Что он сказал? В своем отчаянии он употребил явно не те слова. Боль во взгляде отца обожгла его. Минута невыносимо тяжкого молчания. Затем:
- Я не знал, что ты так смотришь на Стилуотер. Приход у нас, быть может, и правда маленький. Но наша роль в стране измеряется, пожалуй, не размерами площади, а чем-то другим.
- Вы не поняли меня. Я люблю Стилуотер... здесь мой дом. И я знаю, как глубоко уважают вас на много миль вокруг. Я говорю о другом... и вы, конечно, понимаете, что я имею в виду, что я считаю своим призванием в жизни.
Настоятель резко откинулся в кресле, затем, словно прозрев, испуганно воззрился на сына.
- Стефен... неужели опять эта дикая идея?
- Да, отец.
И снова звенящая тишина разделила их. Настоятель поднялся с кресла и сначала медленно, затем со все возрастающей стремительностью зашагал по комнате. Наконец усилием волн он взял себя в руки и, подойдя к Стефену, остановился перед ним.
- Милый мой мальчик, - очень серьезно начал он. - Я никогда не пытался воззвать к твоему чувству долга и таким образом привязать тебя к себе. Даже когда ты был совсем маленький и еще не ходил в школу, я предпочитал воздействовать на тебя с помощью естественных чувств любви и уважения.

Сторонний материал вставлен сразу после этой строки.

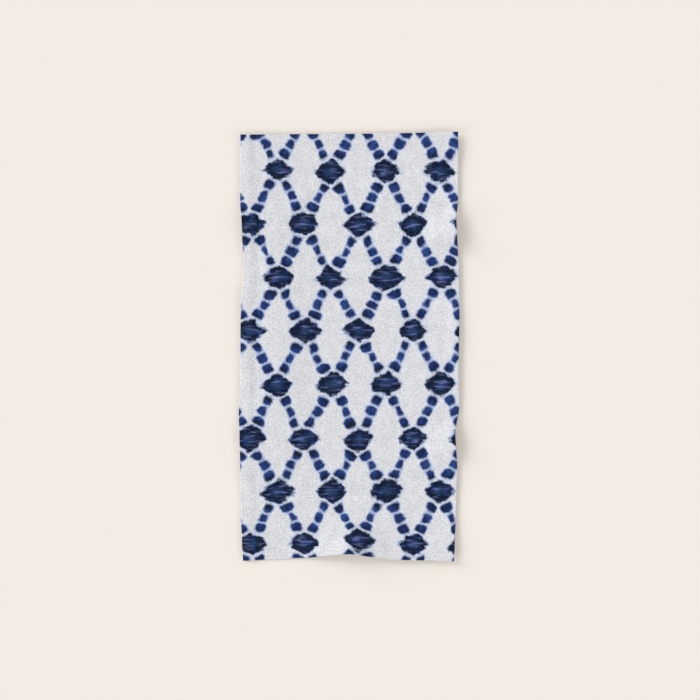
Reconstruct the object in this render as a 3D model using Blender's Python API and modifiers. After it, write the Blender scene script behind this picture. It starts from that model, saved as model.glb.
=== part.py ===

Однако ты должен понять, сколько надежд я возлагал на то, что ты унаследуешь мое место. Стилуотер так много значит для меня... для всех нас. Обстоятельства моей жизни... болезнь твоей матери... злополучное состояние здоровья Дэвида... то, что ты мой старший и (не сердись на меня за это)... - тут голос его слегка дрогнул, - глубоко любимый сын... побудило меня связать все мои надежды с тобой. Однако сейчас я оставляю все это в стороне. Клянусь тебе честью, я думаю прежде всего о тебе, а не о себе, когда говорю (я бы должен сказать - прошу): выбрось из головы твою нелепую мечту. Ты и сам не понимаешь, к чему это тебя приведет. Ты не должен... не можешь пойти по этому пути.